> [EXERCISE DIRECTIONS]
Give back exactly the lines running from the line that holds "of its surface." through the line that holds "before = set(bpy.data.objects)", ends included, and no other lines.
-------------------------
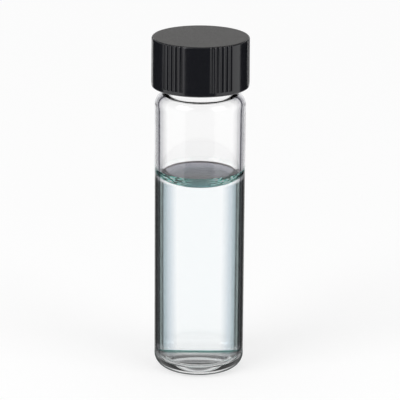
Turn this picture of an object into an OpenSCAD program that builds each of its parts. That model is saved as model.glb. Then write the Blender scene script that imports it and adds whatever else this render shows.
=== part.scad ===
// Glass sample vial, 2 dram size: a tube-drawn glass vial with a screw neck, a ribbed phenolic
// screw cap, its rubber liner, and the liquid in it. Millimetres, Z up, origin under the middle
// of the base.

/* [Glass vial] */
// Outside diameter of the tube
body_d = 16.6; // [15.4:0.1:20]
// Height of the glass, base to rim
vial_h = 60; // [50:0.5:80]
// Wall of the tube
wall = 0.95; // [0.8:0.05:1.2]
// Outside radius of the heel, where the wall turns into the base
heel_r = 2.4; // [1.6:0.1:3.2]
// Inside radius between the wall and the floor
inner_heel_r = 2.2; // [1.6:0.1:2.6]
// Glass between the resting plane and the floor at the wall
floor_z = 1.55; // [1.3:0.05:2]
// Rise of the floor at the middle
floor_rise = 0.8; // [0.5:0.1:1.2]
// Height of the hollow under the base
dish_h = 1; // [0.6:0.1:1.3]
// Width of the flat ring that the vial stands on
foot_w = 2; // [1:0.1:2.4]
// Outside radius of the shoulder
shoulder_r = 2.5; // [2:0.1:3]
// Radius between the shoulder and the neck
neck_fillet_r = 0.8; // [0.6:0.1:1.2]
// Radius between the inside of the shoulder and the mouth
throat_r = 0.9; // [0.7:0.1:2]

/* [Screw neck] */
// Diameter over the thread
thread_d = 14.6; // [14.2:0.1:15]
// Height of the thread ridge
thread_h = 0.8; // [0.7:0.05:0.9]
// Width of the thread ridge at the wall
thread_w = 1.2; // [1.1:0.05:1.3]
// Rise of the thread in one turn
pitch = 2.12; // [2.1:0.01:2.3]
// Turns of thread on the glass
glass_turns = 1.6; // [1:0.1:1.6]
// Glass between the thread root and the mouth
neck_wall = 1.2; // [1:0.05:1.4]
// Height of the neck, shoulder to rim
neck_h = 6.7; // [6.6:0.1:8]
// Rounding at the outside of the rim
lip_r = 0.4; // [0.2:0.05:0.5]
// Rounding at the mouth
mouth_r = 0.3; // [0.15:0.05:0.4]
// Drop from the rim to the top of the thread ridge
thread_drop = 0.8; // [0.6:0.1:1]

/* [Cap] */
// Height of the cap
cap_h = 9.2; // [9:0.1:9.6]
// Thickness of the cap's top
panel_t = 1.57; // [1.3:0.05:1.8]
// Wall of the skirt outside its thread root
skirt_t = 1.4; // [1.2:0.05:1.7]
// How much the skirt's radius grows from top to bottom
cap_draft = 0.04; // [0:0.01:0.1]
// Rounding of the cap's top edge
cap_edge_r = 0.35; // [0.2:0.05:0.6]
// Rounding of the skirt's lower edge
hem_r = 0.25; // [0.15:0.05:0.4]
// Turns of thread in the cap
cap_turns = 1.4; // [1:0.1:1.6]
// Width of the cap thread's flat crest
crest_w = 0.45; // [0.35:0.05:0.55]
// Plain wall between the skirt's lower edge and its thread
lead = 0.35; // [0.2:0.05:0.6]
// Clearance round the neck thread, on the radius
thread_gap = 0.2; // [0.15:0.01:0.25]
// Clearance between the crest of the cap's thread and the neck
crest_gap = 0.3; // [0.25:0.05:0.4]
// Clearance along Z on the side of the thread that draws the cap down
flank_gap = 0.12; // [0.08:0.01:0.16]

/* [Finger grooves] */
// Groups of grooves round the cap
groups = 6; // [4:1:6]
// Grooves in each group
grooves = 5; // [3:1:6]
// Angle from groove to groove, in degrees
groove_angle = 6; // [5:0.5:7]
// Depth of a groove
groove_h = 0.24; // [0.1:0.02:0.36]
// Width of a groove at the surface
groove_w = 0.54; // [0.3:0.02:0.6]
// Plain band under the grooves
band_h = 0.75; // [0.5:0.05:1.5]
// Turn of the first group from straight ahead, in degrees
group_turn = 25.5; // [0:0.5:60]

/* [Liner] */
// Thickness of the liner
liner_t = 1.5; // [1:0.1:1.6]
// Clearance round the liner, on the radius
liner_gap = 0.12; // [0.05:0.01:0.2]

/* [Fill] */
// Height of the liquid at the middle of its surface
fill_h = 35.5; // [15:0.5:42]
// Climb of the liquid at the glass
climb = 2.8; // [2:0.1:3.2]
// Distance over which the climb falls to a third
climb_reach = 1.8; // [1.4:0.1:2.2]
// Clearance between the liquid's solid and the glass
film = 0.02; // [0.01:0.01:0.05]

/* [Hidden] */

$fn = 96;
arc_step = 9;        // most degrees from point to point along an arc
arc_points = 6;      // fewest steps along an arc
thread_steps = 36;   // sections in one turn of thread
fade = 50;           // degrees over which a thread rises from its wall
thread_root = 0.35;  // how far a thread's solid reaches into its wall
thread_sink = 0.08;  // how far a thread starts below its wall
over = 1;            // how far a cut reaches past what it cuts
surface_steps = 24;  // steps from the glass to the middle of the liquid's surface
crowding = 1.6;      // above 1, the steps crowd towards the glass

body_r = body_d / 2;
inner_r = body_r - wall;
thread_r = thread_d / 2;
neck_r = thread_r - thread_h;
mouth_bore_r = neck_r - neck_wall;

// The base: a shallow dish, a flat foot ring and the heel.
foot_r = body_r - heel_r;
dish_r = foot_r - foot_w;
dish_R = (dish_r * dish_r + dish_h * dish_h) / (2 * dish_h);

// The floor: a low dome inside the inner heel.
floor_r = inner_r - inner_heel_r;
floor_R = (floor_r * floor_r + floor_rise * floor_rise) / (2 * floor_rise);

// The shoulder: an arc from the body and an arc into the neck. They meet in a tangent, or have a
// flat between them on a wide body. The inside follows it one wall further in.
neck_z = vial_h - neck_h;
shoulder_a = acos(max(0, 1 - (body_r - neck_r) / (shoulder_r + neck_fillet_r)));
shoulder_z = neck_z - (shoulder_r + neck_fillet_r) * sin(shoulder_a);
inner_shoulder_r = shoulder_r - wall;
inner_shoulder_a = acos(max(0, 1 - (inner_r - mouth_bore_r) / (inner_shoulder_r + throat_r)));
throat_z = shoulder_z + (inner_shoulder_r + throat_r) * sin(inner_shoulder_a);

// The cap, down from its top. It bears on the liner, and the liner on the rim.
liner_z = vial_h;
panel_z = liner_z + liner_t;
cap_top = panel_z + panel_t;
cap_z = cap_top - cap_h;
cap_bore_r = thread_r + thread_gap;
cap_r = cap_bore_r + skirt_t;
liner_r = cap_bore_r - liner_gap;

// The cap's thread: a narrower ridge than the glass one, so that it turns freely between its turns.
cap_thread_h = cap_bore_r - neck_r - crest_gap;
cap_thread_w = pitch - thread_w - flank_gap;

// Middle of each thread at its lower end. The cap's runs under the glass one, a flank apart.
glass_thread_z = vial_h - thread_drop - thread_w / 2 - pitch * glass_turns;
thread_below = (thread_w + crest_w) / 2 + flank_gap;
cap_thread_z = cap_z + lead + cap_thread_w / 2;
cap_thread_turn = (cap_thread_z + thread_below - glass_thread_z) / pitch * 360;

// Rounded grooves, centred just outside the skirt.
groove_r = (groove_w * groove_w / 4 + groove_h * groove_h) / (2 * groove_h);
groove_z = cap_z + band_h;

// The liquid's surface: its climb dies away from the glass.
function surface_z(r) = fill_h + climb * exp(-(inner_r - r) / climb_reach);

// Points along an arc round [x, z], from angle a to angle b.
function arc(x, z, r, a, b) =
    let (n = max(arc_points, ceil(abs(b - a) / arc_step)))
    [for (i = [0:n]) let (t = a + (b - a) * i / n) [x + r * cos(t), z + r * sin(t)]];

// The outside of the glass, from under the middle of the base up to the rim.
function outside() = concat(
    arc(0, dish_h - dish_R, dish_R, 90, acos(dish_r / dish_R)),
    arc(foot_r, heel_r, heel_r, -90, 0),
    arc(body_r - shoulder_r, shoulder_z, shoulder_r, 0, shoulder_a),
    arc(neck_r + neck_fillet_r, neck_z, neck_fillet_r, 180 + shoulder_a, 180),
    arc(neck_r - lip_r, vial_h - lip_r, lip_r, 0, 90)
);

// The floor and the inner heel, drawn a clearance inside the glass, from the middle out.
function floor_line(gap) = concat(
    arc(0, floor_z + floor_rise - floor_R + gap, floor_R, 90, acos(floor_r / floor_R)),
    arc(floor_r, floor_z + inner_heel_r, inner_heel_r - gap, -90, 0)
);

// The inside of the glass, from the middle of the floor up to the rim.
function inside() = concat(
    floor_line(0),
    arc(body_r - shoulder_r, shoulder_z, inner_shoulder_r, 0, inner_shoulder_a),
    arc(mouth_bore_r + throat_r, throat_z, throat_r, 180 + inner_shoulder_a, 180),
    arc(mouth_bore_r + mouth_r, vial_h - mouth_r, mouth_r, 180, 90)
);

function reversed(points) = [for (i = [len(points) - 1:-1:0]) points[i]];

// A screw thread about Z that stands out of a wall (side 1) or into a bore (side -1). width is
// its width at the wall, and ridge lists its section as [height over the wall, place along Z].
// The flanks run on into the wall, and both ends fade into it.
module thread(wall_r, side, width, ridge, turns, z, turn) {
    steps = ceil(turns * thread_steps);
    first = ridge[0];
    root = width / 2 + (width / 2 + first[1]) * thread_root / first[0];
    section = concat([[-thread_root, -root]], ridge, [[-thread_root, root]]);
    m = len(section);
    points = [
        for (i = [0:steps])
        let (a = 360 * turns * i / steps)
        let (grown = min(1, a / fade, (360 * turns - a) / fade))
        for (p = section)
        let (out = p[0] < 0 ? p[0] : p[0] * grown - thread_sink * (1 - grown))
        [
            (wall_r + side * out) * cos(a + turn),
            (wall_r + side * out) * sin(a + turn),
            z + pitch * a / 360 + p[1]
        ]
    ];
    sides = [
        for (i = [0:steps - 1])
        for (k = [0:m - 1])
        let (p = i * m + k, q = i * m + (k + 1) % m)
        each [[p, q, q + m], [p, q + m, p + m]]
    ];
    start = [for (k = [m - 1:-1:0]) k];
    end = [for (k = [0:m - 1]) steps * m + k];
    faces = concat(sides, [start], [end]);
    polyhedron(points, side > 0 ? faces : [for (f = faces) reversed(f)], convexity = 6);
}

// The glass, drawn from tube: base, body, shoulder and screw neck in one piece.
module vial() {
    ridge = [for (a = [30:30:150]) [thread_h * sin(a), -thread_w / 2 * cos(a)]];
    color("azure", 0.35) {
        rotate_extrude() polygon(concat(outside(), reversed(inside())));
        thread(neck_r, 1, thread_w, ridge, glass_turns, glass_thread_z, 0);
    }
}

// One finger groove, open through the cap's top edge.
module groove() {
    translate([cap_r + cap_draft + groove_r - groove_h, 0, groove_z])
        cylinder(r = groove_r, h = cap_h + over, $fn = 32);
}

// The skirt and the top as one turned shape, before the bore, the grooves and the thread.
module cap_blank() {
    rotate_extrude() polygon(concat(
        [[0, cap_z]],
        arc(cap_r + cap_draft - hem_r, cap_z + hem_r, hem_r, -90, 0),
        arc(cap_r - cap_edge_r, cap_top - cap_edge_r, cap_edge_r, 0, 90),
        [[0, cap_top]]
    ));
}

// The cap, moulded in phenolic resin with its thread and its groups of finger grooves.
module cap() {
    ridge = [[cap_thread_h, -crest_w / 2], [cap_thread_h, crest_w / 2]];
    color("#1d1d1f") {
        difference() {
            cap_blank();
            translate([0, 0, cap_z - over])
                cylinder(r = cap_bore_r, h = panel_z - cap_z + over);
            for (g = [0:groups - 1])
                for (i = [0:grooves - 1])
                    rotate(group_turn - 90 + 360 * g / groups + groove_angle * (i - (grooves - 1) / 2))
                        groove();
        }
        thread(cap_bore_r, -1, cap_thread_w, ridge, cap_turns, cap_thread_z, cap_thread_turn);
    }
}

// The liner, a rubber disc punched from sheet and held in the cap above its thread.
module cap_liner() {
    color("ivory")
        translate([0, 0, liner_z])
            cylinder(r = liner_r, h = liner_t);
}

// The liquid, up to the curve of its surface.
module liquid() {
    edge_r = inner_r - film;
    color("paleturquoise", 0.5)
        rotate_extrude() polygon(concat(
            floor_line(film),
            [
                for (i = [0:surface_steps])
                let (r = edge_r * (1 - pow(i / surface_steps, crowding)))
                [r, surface_z(r)]
            ]
        ));
}

vial();
cap();
cap_liner();
liquid();
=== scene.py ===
import math
import bpy
import numpy as np
from mathutils import Matrix


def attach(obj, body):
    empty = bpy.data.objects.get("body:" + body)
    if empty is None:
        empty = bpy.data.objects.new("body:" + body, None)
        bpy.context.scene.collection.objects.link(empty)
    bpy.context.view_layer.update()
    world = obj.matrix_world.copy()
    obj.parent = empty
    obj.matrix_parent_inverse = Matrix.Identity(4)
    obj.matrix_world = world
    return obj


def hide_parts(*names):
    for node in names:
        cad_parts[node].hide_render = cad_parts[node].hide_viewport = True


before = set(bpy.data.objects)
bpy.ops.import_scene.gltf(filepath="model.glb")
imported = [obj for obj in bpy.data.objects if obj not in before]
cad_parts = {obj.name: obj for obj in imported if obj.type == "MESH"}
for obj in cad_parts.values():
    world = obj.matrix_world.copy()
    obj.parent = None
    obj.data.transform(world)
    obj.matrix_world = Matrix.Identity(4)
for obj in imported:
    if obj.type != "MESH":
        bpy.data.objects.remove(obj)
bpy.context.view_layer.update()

# ---- The glass ------------------------------------------------------------------------------
# A 2 dram vial, drawn from clear borosilicate tube in one piece. The base is closed and the
# shoulder, neck and screw thread are rolled in a flame, which leaves every surface smooth and a
# little wavy, and the rim fire-polished round.

body_r = 8.3
wall = 0.95
vial_h = 60.0
inner_r = body_r - wall
heel_r = 2.4
inner_heel_r = 2.2
foot_w = 2.0
dish_h = 1.0
floor_z = 1.55
floor_rise = 0.8
neck_r = 6.5
mouth_bore_r = 5.3
shoulder_r = 2.5
neck_fillet_r = 0.8
throat_r = 0.9
shoulder_z = 50.36
throat_z = 52.777
neck_z = 53.3
lip_r = 0.4
mouth_r = 0.3
pitch = 2.12
glass_thread_z = 55.21
longest = 1.6
columns = 240


def arc(r, z, radius, start, end, steps):
    """Points [r, z] along a circle: the centre plus radius times (cos, sin) of an angle that
    goes from start to end, in degrees."""
    t = np.radians(np.linspace(start, end, steps + 1))
    return np.stack([r + radius * np.cos(t), z + radius * np.sin(t)], axis=1)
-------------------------
> [RESULT OF THE TASK]
// The liquid, up to the curve of its surface.
module liquid() {
    edge_r = inner_r - film;
    color("paleturquoise", 0.5)
        rotate_extrude() polygon(concat(
            floor_line(film),
            [
                for (i = [0:surface_steps])
                let (r = edge_r * (1 - pow(i / surface_steps, crowding)))
                [r, surface_z(r)]
            ]
        ));
}

vial();
cap();
cap_liner();
liquid();
=== scene.py ===
import math
import bpy
import numpy as np
from mathutils import Matrix


def attach(obj, body):
    empty = bpy.data.objects.get("body:" + body)
    if empty is None:
        empty = bpy.data.objects.new("body:" + body, None)
        bpy.context.scene.collection.objects.link(empty)
    bpy.context.view_layer.update()
    world = obj.matrix_world.copy()
    obj.parent = empty
    obj.matrix_parent_inverse = Matrix.Identity(4)
    obj.matrix_world = world
    return obj


def hide_parts(*names):
    for node in names:
        cad_parts[node].hide_render = cad_parts[node].hide_viewport = True


before = set(bpy.data.objects)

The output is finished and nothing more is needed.